Come again? First, consider Justice Kagan’s view. If her logic controls, the court will apply Chevron, defer to EPA’s interpretation of Section 111(d), and affirm the agency’s authority to regulate carbon emissions from power plants. A win for EPA and the president.

Alternatively, assume that Chief Justice Roberts gets the majority. The two amendments to Section 111(d) are almost undoubtedly in “direct conflict,” so, in Roberts’ view, EPA’s interpretation doesn’t warrant deference. Now what? Roberts’ Scialabba opinion doesn’t say what the court should substitute for Chevron in the case of a provision that’s truly at war with itself. But if the chief justice believes that giving effect to only one of the two amendments represents a “legislative choice,” the judicial branch has no more business picking a winner than EPA. (In fact, courts are even less suited than executive agencies to this sort of policy decision.
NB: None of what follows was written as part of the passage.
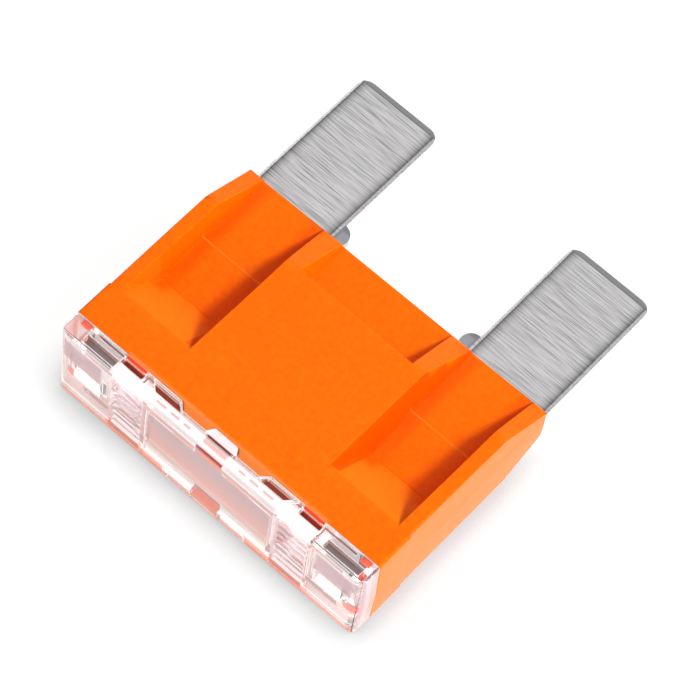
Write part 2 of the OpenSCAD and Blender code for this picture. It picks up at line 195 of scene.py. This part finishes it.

Agencies are, at least, indirectly accountable to the people, because agency leaders serve at the pleasure of a democratically elected president.) If it’s not possible to honor the House and Senate amendments simultaneously, the only remaining option is to throw out both as invalid, in which case Section 111(d) would revert to its pre-1990 form.

That’s the reason backers of the climate rule shouldn’t panic: Under the earlier version of Section 111(d), EPA would still have authority to regulate carbon emissions from power plants. The agency still wins.

Oh, and if the current Congress doesn’t like that result? Well, it remains free to share its preferred method for addressing climate change at any time. There’s an app for that, too. It’s called new legislation.